Collected data »
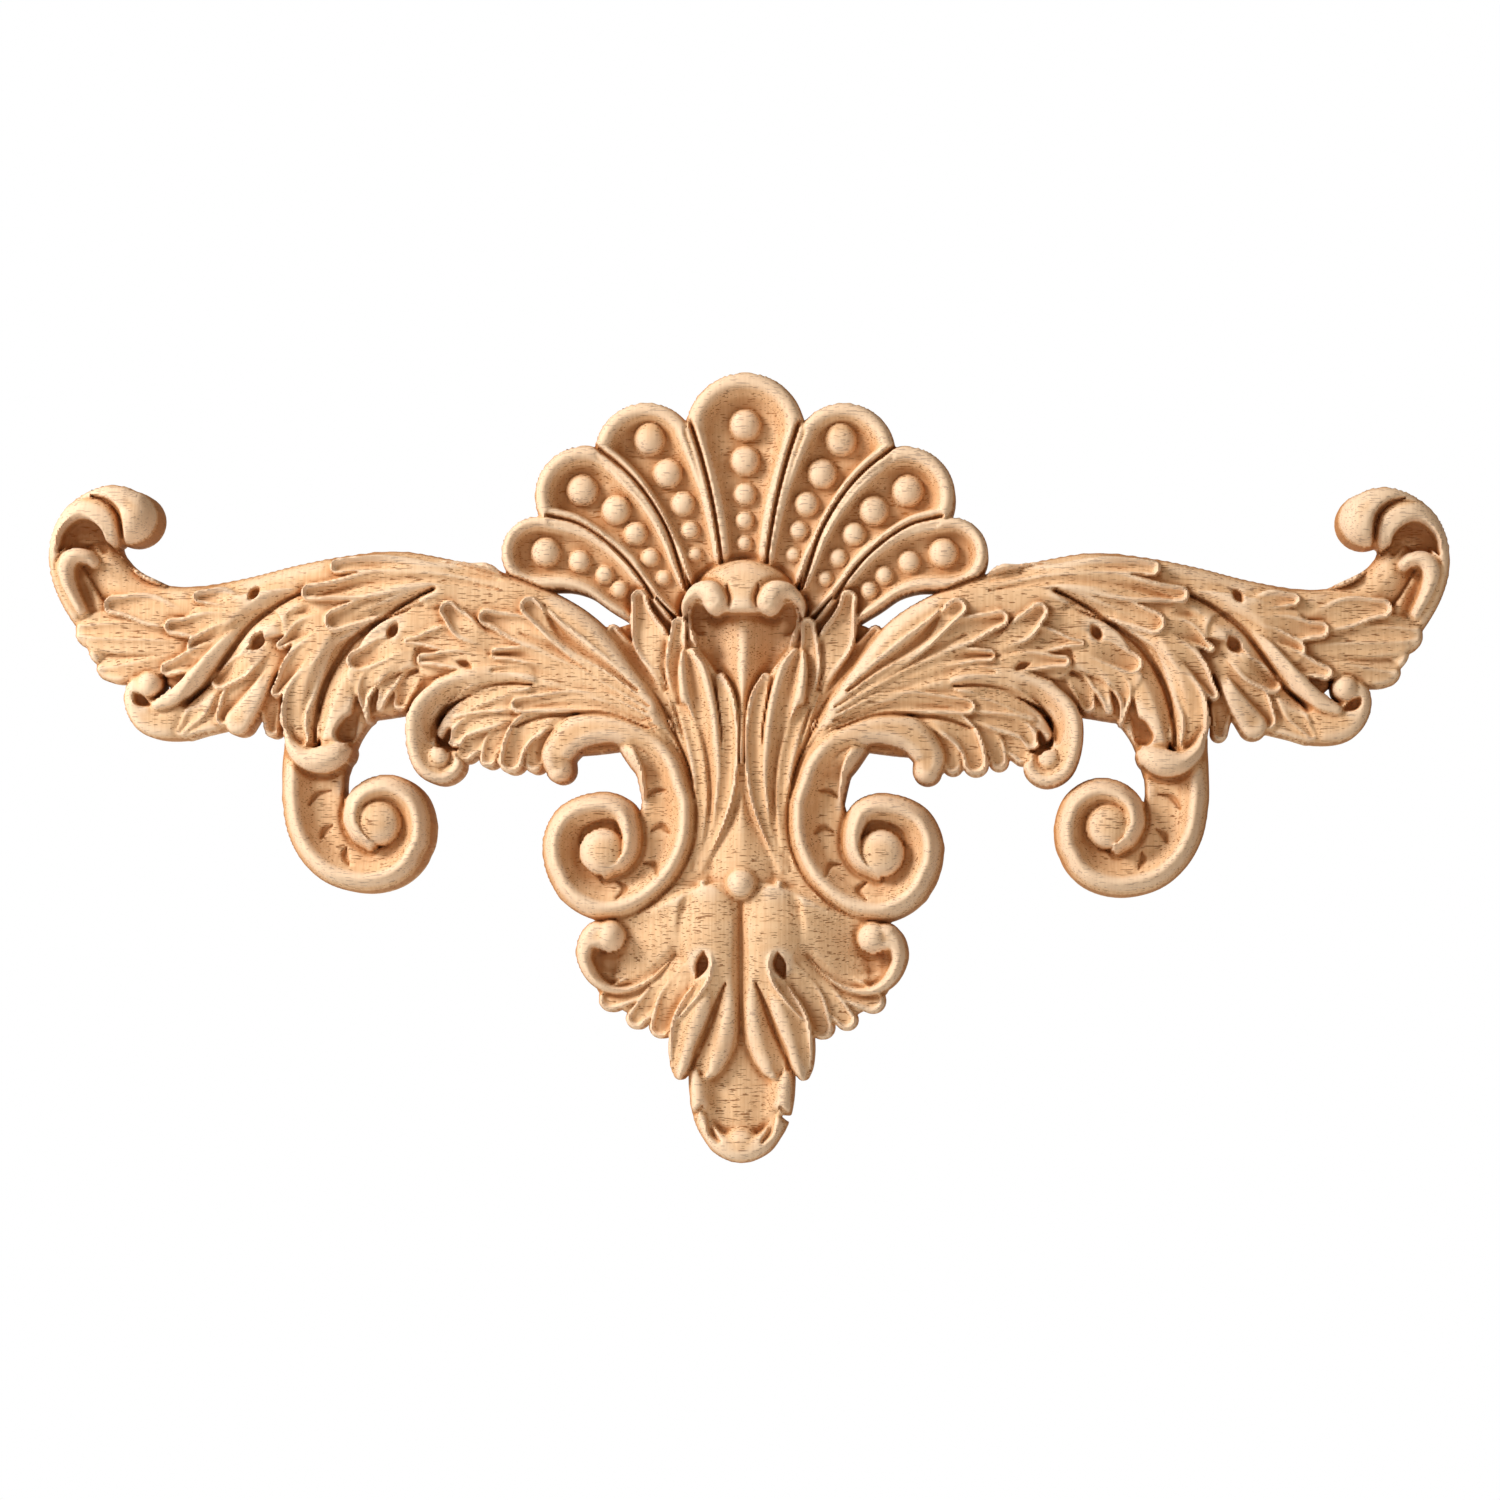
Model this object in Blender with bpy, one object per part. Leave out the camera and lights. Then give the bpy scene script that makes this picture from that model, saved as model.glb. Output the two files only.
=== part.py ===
"""Carved wood applique: a shell over two leafy scroll arms, cut from one board with a flat back.

The solid is one piece of wood. It is carved here as a height field: strokes laid one over the other,
each a smooth path with its half width and height, from the lowest ground to the topmost leaf. Points
are (u, z, half width, height) in millimetres: u is the distance from the mirror line, z is up, and
height is measured from the flat back. The front faces -Y and the back lies in the plane y = 0.
"""
import bmesh
import bpy
import numpy as np

MM = 0.001
WIDTH = 284.0
TOP = 81.0
FOOT = -80.0
CELL = 0.9
TRIANGLES = 9800
NODE = "carved_applique"
WOOD_COLOR = (0.78, 0.55, 0.36, 1.0)
WOOD_ROUGHNESS = 0.62

LEAST_WOOD = 2.0


def smooth(t):
    """Ease from 0 to 1."""
    t = np.clip(t, 0.0, 1.0)
    return t * t * (3.0 - 2.0 * t)


def through(points, per_span=9):
    """A smooth curve through rows of values (Catmull-Rom)."""
    p = np.asarray(points, float)
    p = np.vstack([2 * p[0] - p[1], p, 2 * p[-1] - p[-2]])
    t = np.linspace(0.0, 1.0, per_span, endpoint=False)[:, None]
    rows = [0.5 * (2 * b + (c - a) * t + (2 * a - 5 * b + 4 * c - d) * t ** 2
                   + (3 * b - a - 3 * c + d) * t ** 3)
            for a, b, c, d in zip(p[:-3], p[1:-2], p[2:-1], p[3:])]
    return np.vstack(rows + [p[-2][None]])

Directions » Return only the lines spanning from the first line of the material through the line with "return t * t * (3.0 - 2.0 * t)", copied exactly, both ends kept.

Full solution »
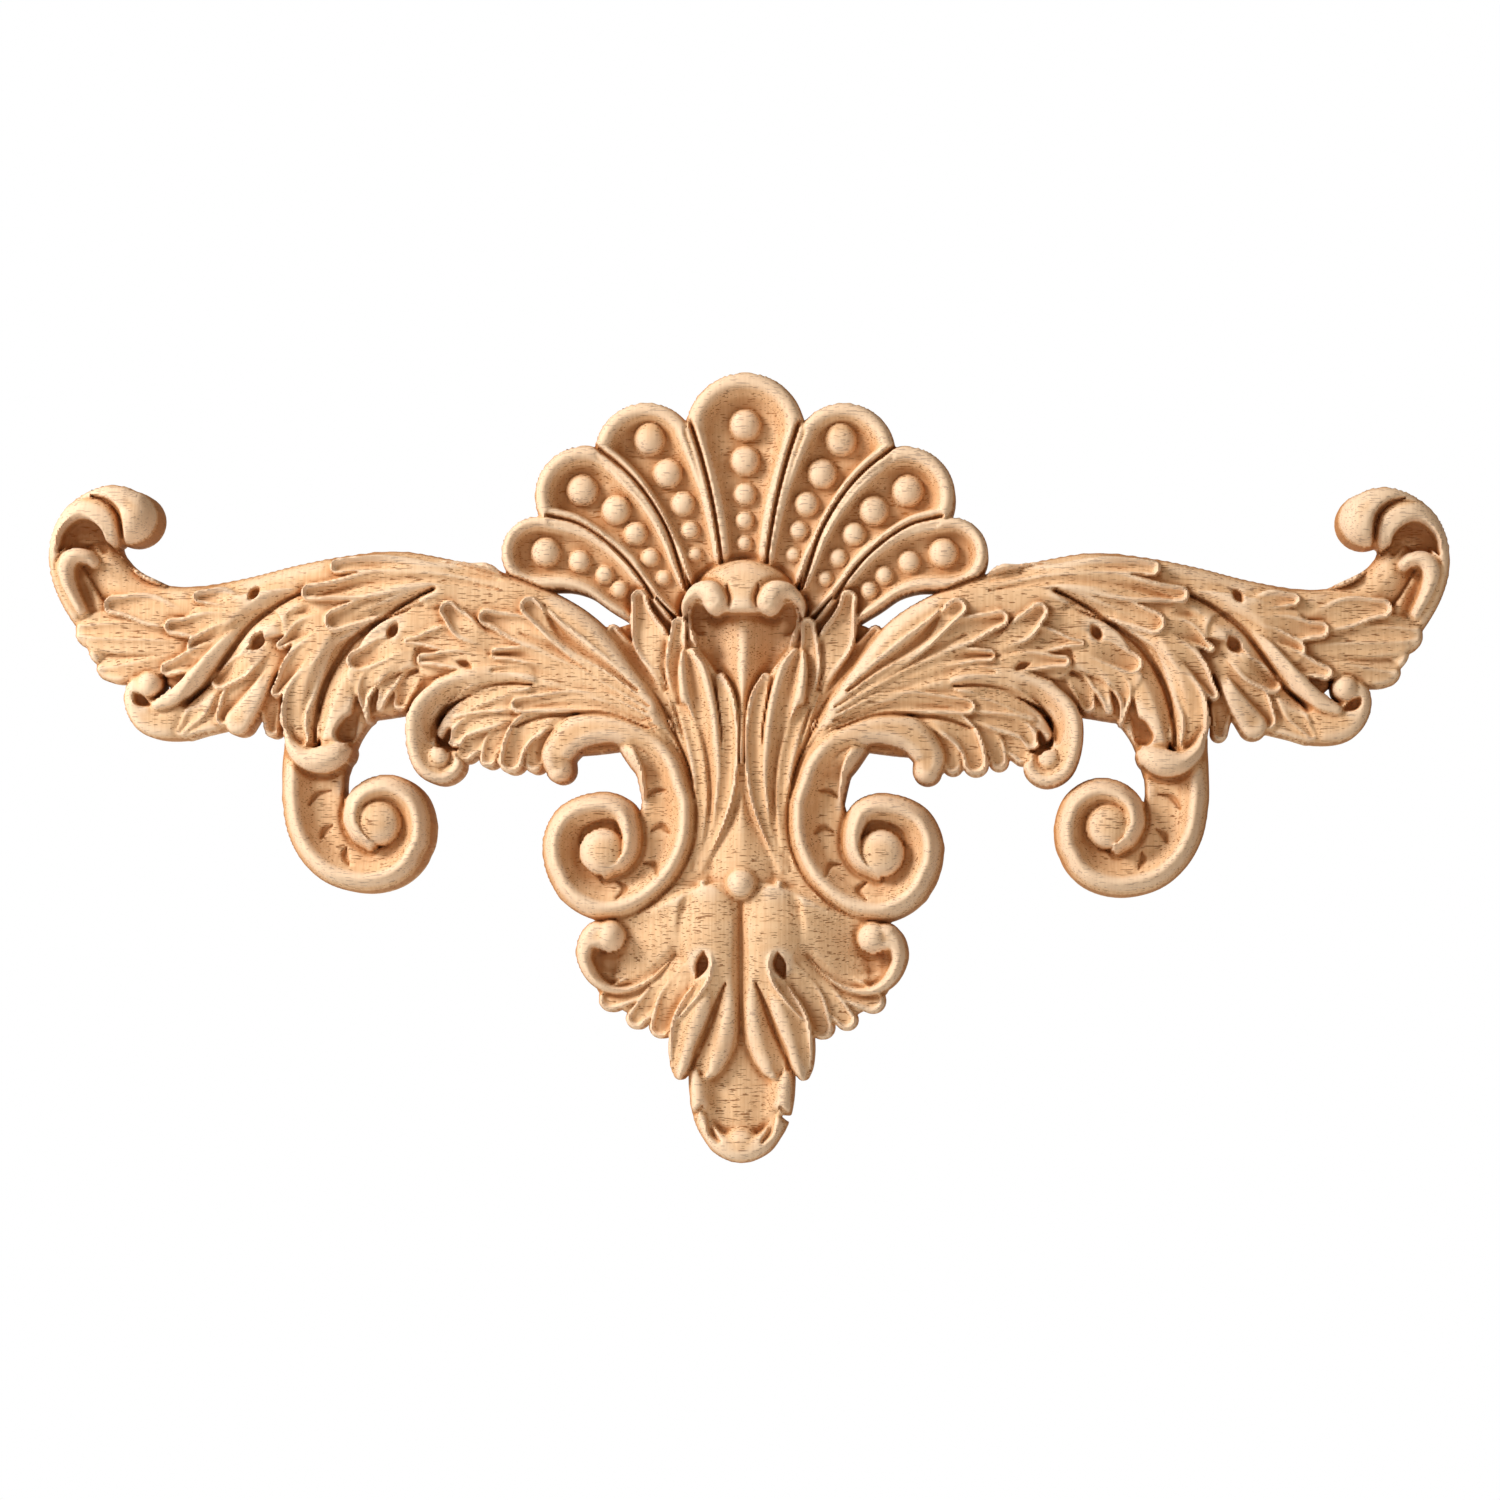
Model this object in Blender with bpy, one object per part. Leave out the camera and lights. Then give the bpy scene script that makes this picture from that model, saved as model.glb. Output the two files only.
=== part.py ===
"""Carved wood applique: a shell over two leafy scroll arms, cut from one board with a flat back.

The solid is one piece of wood. It is carved here as a height field: strokes laid one over the other,
each a smooth path with its half width and height, from the lowest ground to the topmost leaf. Points
are (u, z, half width, height) in millimetres: u is the distance from the mirror line, z is up, and
height is measured from the flat back. The front faces -Y and the back lies in the plane y = 0.
"""
import bmesh
import bpy
import numpy as np

MM = 0.001
WIDTH = 284.0
TOP = 81.0
FOOT = -80.0
CELL = 0.9
TRIANGLES = 9800
NODE = "carved_applique"
WOOD_COLOR = (0.78, 0.55, 0.36, 1.0)
WOOD_ROUGHNESS = 0.62

LEAST_WOOD = 2.0


def smooth(t):
    """Ease from 0 to 1."""
    t = np.clip(t, 0.0, 1.0)
    return t * t * (3.0 - 2.0 * t)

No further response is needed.